A Dynamic Bootstrap Mechanism for Rendezvous-based Multicast Routing

INFOCOM '99. Eighteenth Annual Joint Conference of the IEEE Computer and Communications Societies. Proceedings. |

Published by IEEE

Publication

Current multicast routing protocols can be classified into three types according to how the multicast tree is established: broadcast and prune (e.g., DVMRP, PIM-DM), membership advertisement (e.g., MO-SPF), and rendezvous-based (e.g., CBT, PIM-SM). Rendezvous-based protocols associate with each logical multicast group address, a physical unicast address, referred to as the ‘core’ or ‘rendezvous point’ (RP). Members first join a multicast tree rooted at this rendezvous point in order to receive data packets sent to the group.
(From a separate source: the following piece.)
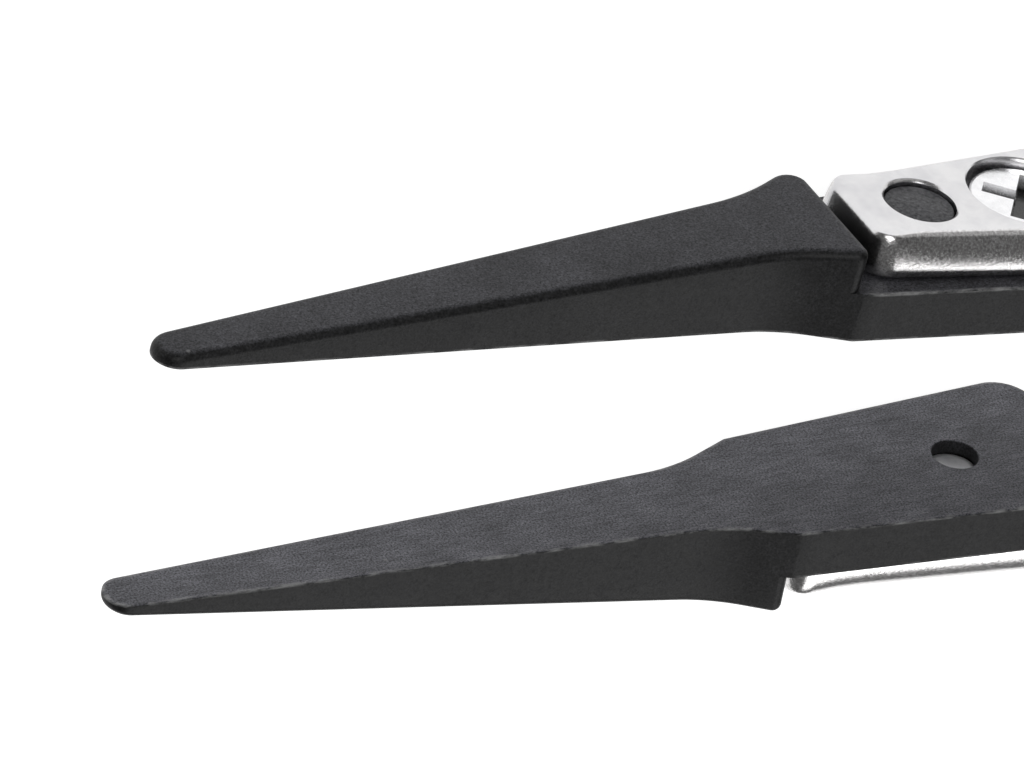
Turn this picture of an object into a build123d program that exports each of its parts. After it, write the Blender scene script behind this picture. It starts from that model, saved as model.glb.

Rendezvous mechanisms are well suited to large wide-area networks because they distribute group-specific data and membership information only to those routers that are on the multicast distribution tree. However, rendezvous protocols require a bootstrap mechanism to map each logical multicast address to its current physical rendezvous point address. The bootstrap mechanism must adapt to network and router failures but should minimize unnecessary changes in the group-to-RP mapping. In addition, the bootstrap mechanism should be transparent to the hosts. This paper describes and analyzes the bootstrap mechanism developed for PIM-SM. The mechanism employs an algorithmic mapping of multicast group to rendezvous point address, based on a set of available RPs distributed throughout a multicast domain. The primary evaluation measures are convergence time, message distribution overhead, balanced assignment of groups to RPs, and host impact. The mechanism as a whole, and the design lessons in particular, are applicable to other rendezvous-based multicast routing protocols as well.